Stan Edwards

Personal information
- Full name: Stanley Llewellyn Edwards
- Date of birth: 17 October 1926
- Place of birth: Dawdon, England
- Date of death: 14 January 1989 (aged 62)
- Position: Forward

Senior career*
- Years: Team / Apps / (Gls)
- Horden Colliery Welfare
- Chelsea / 1 / (0)
- 1952–1953: Colchester United / 19 / (7)
- 1953–1954: Leyton Orient / 2 / (1)
- Total:  / 18 / (6)

= Stan Edwards (footballer, born 1926) =

English footballer

Stanley Llewellyn Edwards (17 October 1926 – 14 January 1989) was an English footballer who played as a forward in the Football League for Colchester United and Leyton Orient.

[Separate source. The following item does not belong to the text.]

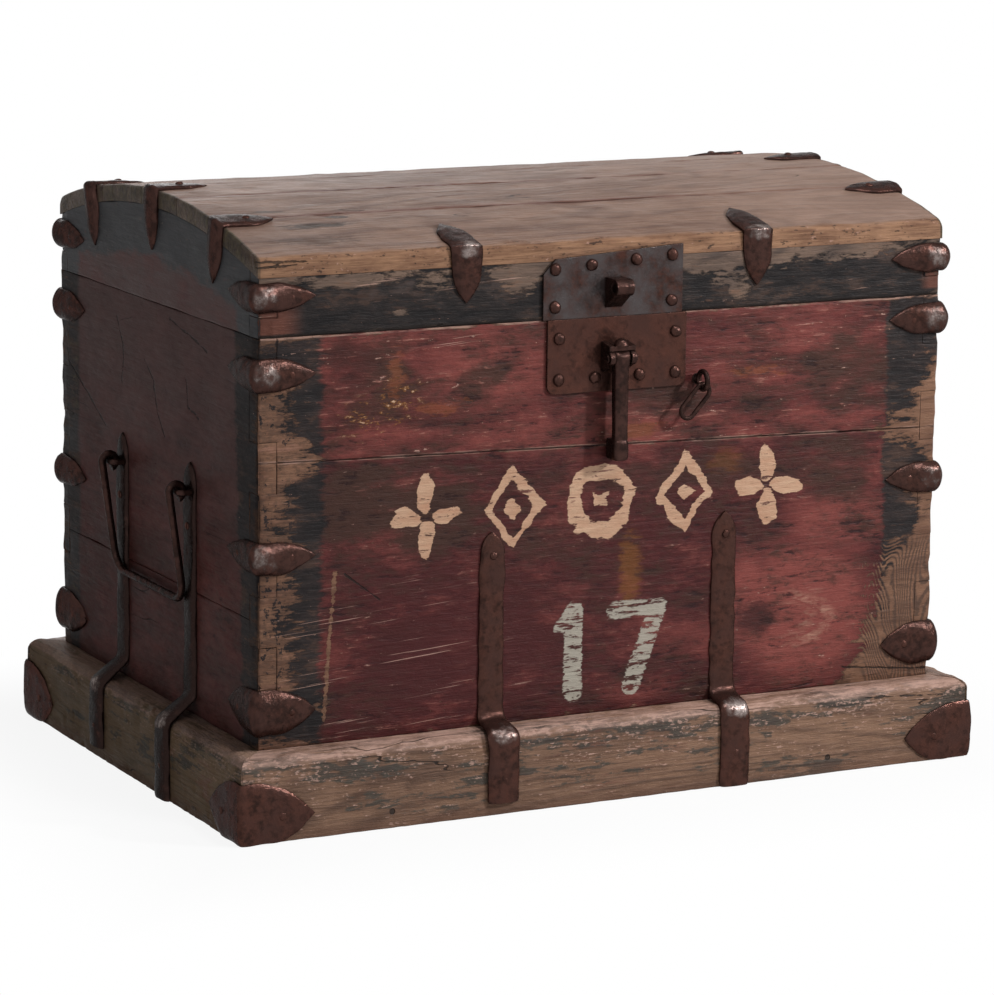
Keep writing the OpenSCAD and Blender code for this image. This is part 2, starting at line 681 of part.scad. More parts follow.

He was also on the books at Chelsea.

==Career==

Born in Dawdon, Edwards played for Horden Colliery Welfare before moving to Chelsea. He failed to make an appearance at Chelsea, moving to Colchester United in 1952. He made his debut for Colchester in a 3–1 win against Swindon Town on 6 September 1952, scoring on his debut. He made 16 Football League appearances for the club, scoring five goals. He made his final appearance for the club in a 5–3 away defeat to Leyton Orient on 30 April 1953, scoring a goal for the U's. Coincidentally, Orient was to be his next club after his release from Colchester in the summer of 1953. Edwards made two appearances for the club, scoring once, before retiring from the game. He broke his leg on both appearances for the club.

Stanley Edwards died on 14 January 1989. Leaving widow Pamela and their four children. Steven, Paul, Andrew and Pamela Jane.